Vanmorgen uitgeslapen tot 8.30 uur. Het is hier helemaal niet koud en bij het opstaan lijkt het een prachtige dag te worden. Dat bleek later te kloppen het werd rond de 23 graden en morgen voorspellen ze zelf 26 graden. Het is onvoorstelbaar hoe we het met het weer treffen. Rond 12.00 uur zijn we op pad gegaan. Eerst de koelkast weer aangevuld bij de plaatselijke supermarkt, daarna getankt (alweer) en het propaangas aangevuld zodat we niet zonder warm water komen te zitten en kunnen blijven koken.
De plaatselijke bevolking is niet erg modegevoelig.

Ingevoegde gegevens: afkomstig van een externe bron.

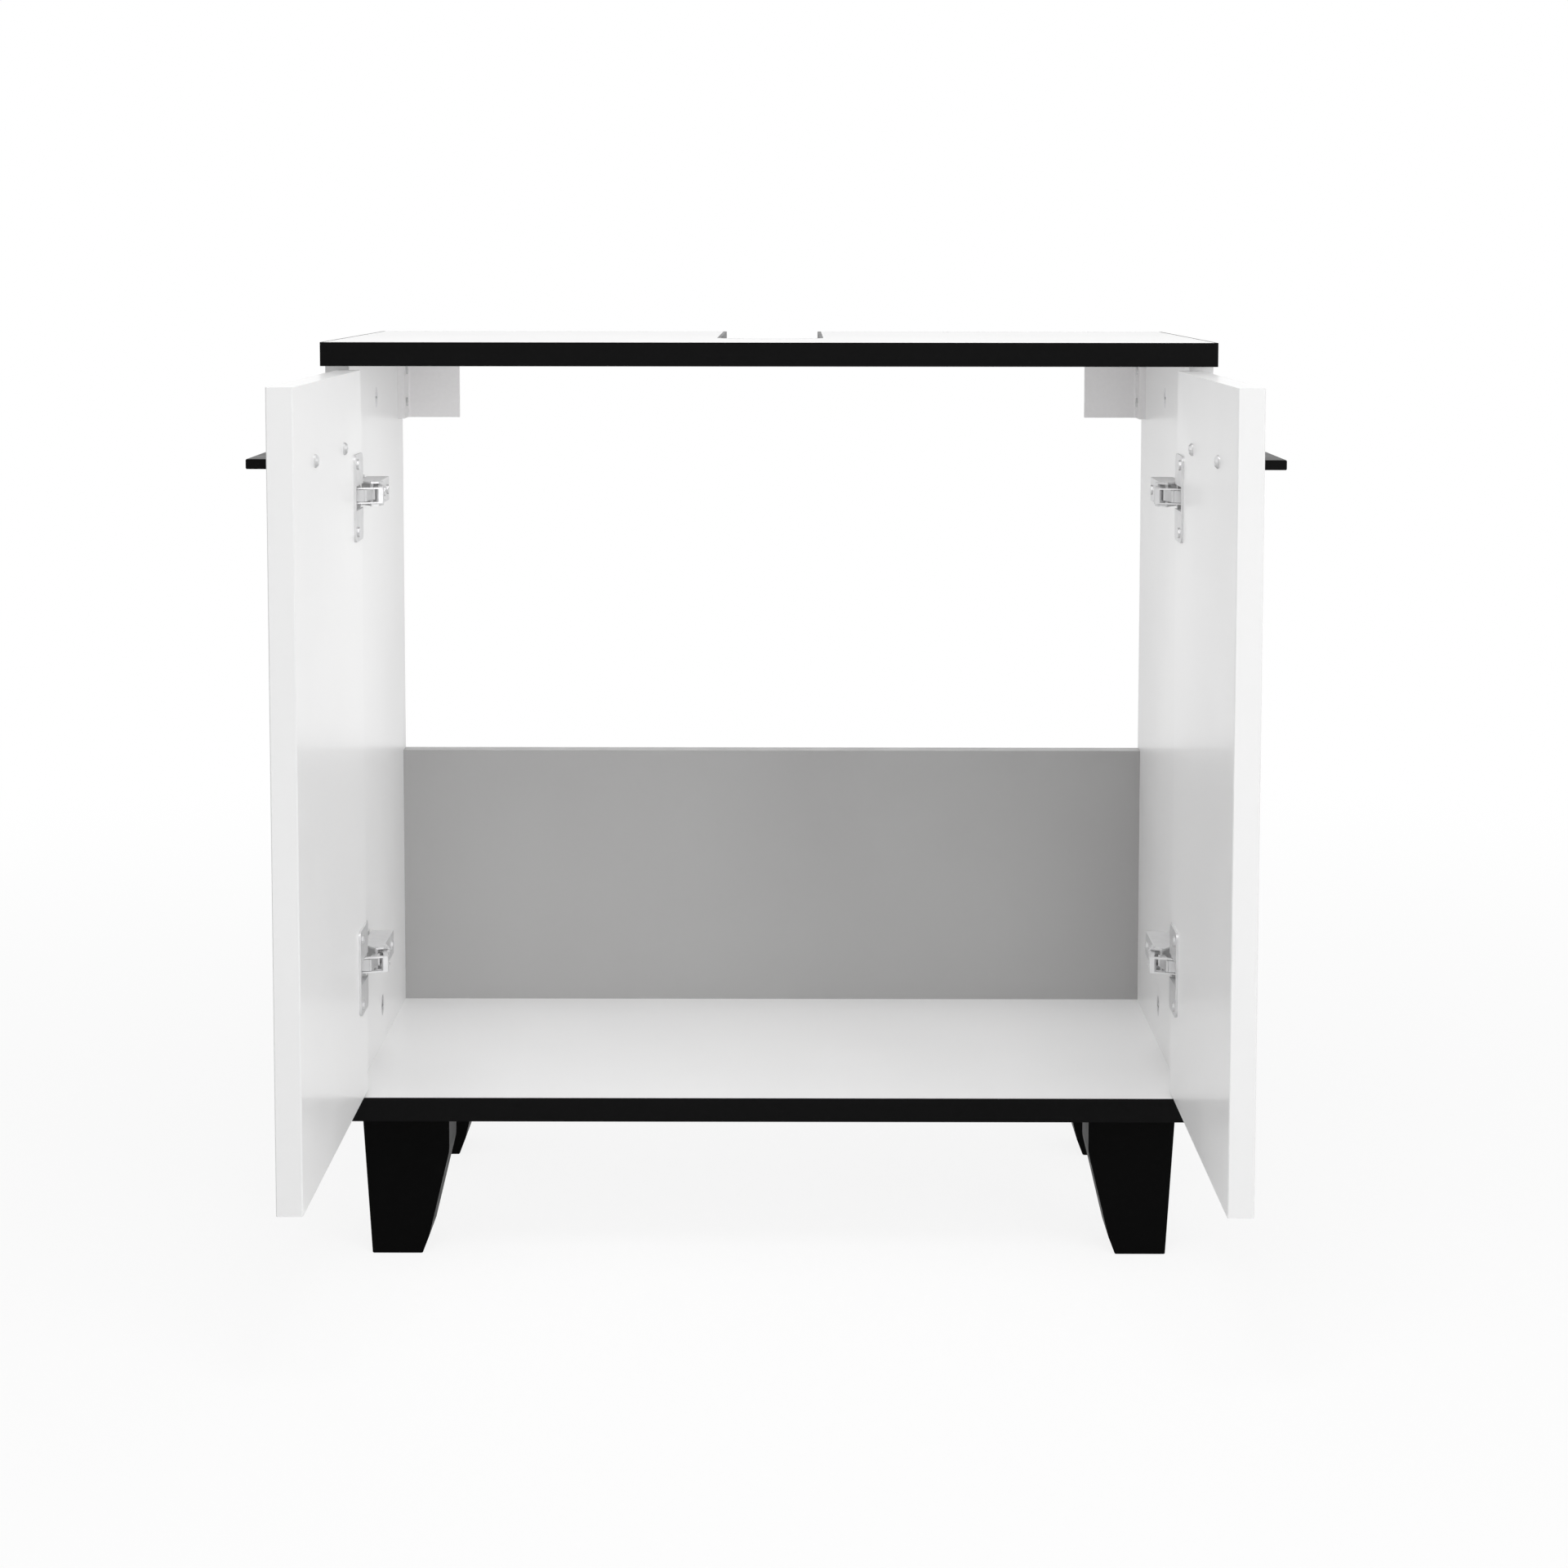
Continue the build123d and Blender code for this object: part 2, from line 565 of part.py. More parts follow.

De vrouwen lopen voor het grootste deel in een legging (ook al kunnen ze het qua gewicht niet echt hebben) en een T-shirt, de mannen in een afgezakte spijkerbroek met daarboven een dikke buik en ook een T-shirt, het liefst met een adelaar er op of iets van een rockband. We vallen dus niet echt uit de toon met onze fleece vesten en makkelijke broeken.
Het Wells Gray park ligt op een steenworp afstand van de camping en het is een bonte verzameling van bergen, watervallen, meren, onstuimige rivieren en diepe bossen. Het is een van Britisch Columbia’s mooiste natuurparken. Er loopt een weg doorheen de 63 kilometer lange Wells Gray Park Road. Er wordt overal gewaarschuwd voor beren en wat je moet doen als je ze tegen komt.
We besluiten de weg zoveel mogelijk tot het einde af te rijden en vandaar terug te rijden en onderweg te stoppen om dingen te bekijken. De weg volgt de Clearwater river en clear is hij. Het water is zo helder dat je de bodem kunt zien en van een onwaarschijnlijk mooie kleur groen. Nadat we ongeveer 40 kilometer hebben gereden wordt de weg i.p.v. een mooie geasfalteerde weg een gravelweg. De camper hotst en klotst over de weg, alles rammelt en zelfs het beddengoed valt van het bed. We vragen ons af of we goed zitten maar dat kan bijna niet anders want deze weg is gewoon het verlengde van de asfaltweg. We blijken goed te zitten want onderweg komen we allerlei bordjes tegen waar de watervallen, kreken etc zijn.
We stoppen bij Alice Lake, van hieruit kunnen we een wandeling maken naar Mineral Spring en Ray’s farm. Deze boerderij (piepklein huisje) werd gebouwd door John Ray in 1912, hij was de eerste pionier die zich hier vestigde. Later kwam zijn vrouw Alice hier ook naar toe en hebben zij er met hun drie kinderen tot 1942 gewoond. Zij woonden dus bijzonder afgelegen en de onverbiddelijke omgeving illustreert de ontberingen van het pioniersleven. De farm is nu een ruine, en er wordt bewust niets aan gedaan. De gedachte erachter is om de farm terug te geven aan de natuur. De Mineral Spring was een kleine bron waaruit langzaam water komt met daarin (de naam zegt het al) vele mineralen. Het was al met al een flinke wandeling van ongeveer 10 kilometer.
Op de weg kwamen we vele auto’s en campers tegen maar het gekke is dat je tijdens zo’n wandeling nauwelijks iemand tegenkomt. Soms vond ik het best wel eng, want ondanks dat de wandeling prachtig was en over hele kleine bospaadjes ging was ik toch bang om opeens een beer tegen te komen (wat overigens niet gebeurd is, geen een beer gezien zelfs). We zijn ook zoveel verschillende paddestoelen tegen gekomen, de een nog mooier dan de ander. We hebben zo genoten van de wandeling, de natuur hier is zo onbeschrijflijk mooi. Na elke bocht is er weer iets anders te zien en iedere keer verbazen we ons weer over al dit moois. We blijven tegen elkaar zeggen wat een geweldige dag dit is en hoe mooi het hier is.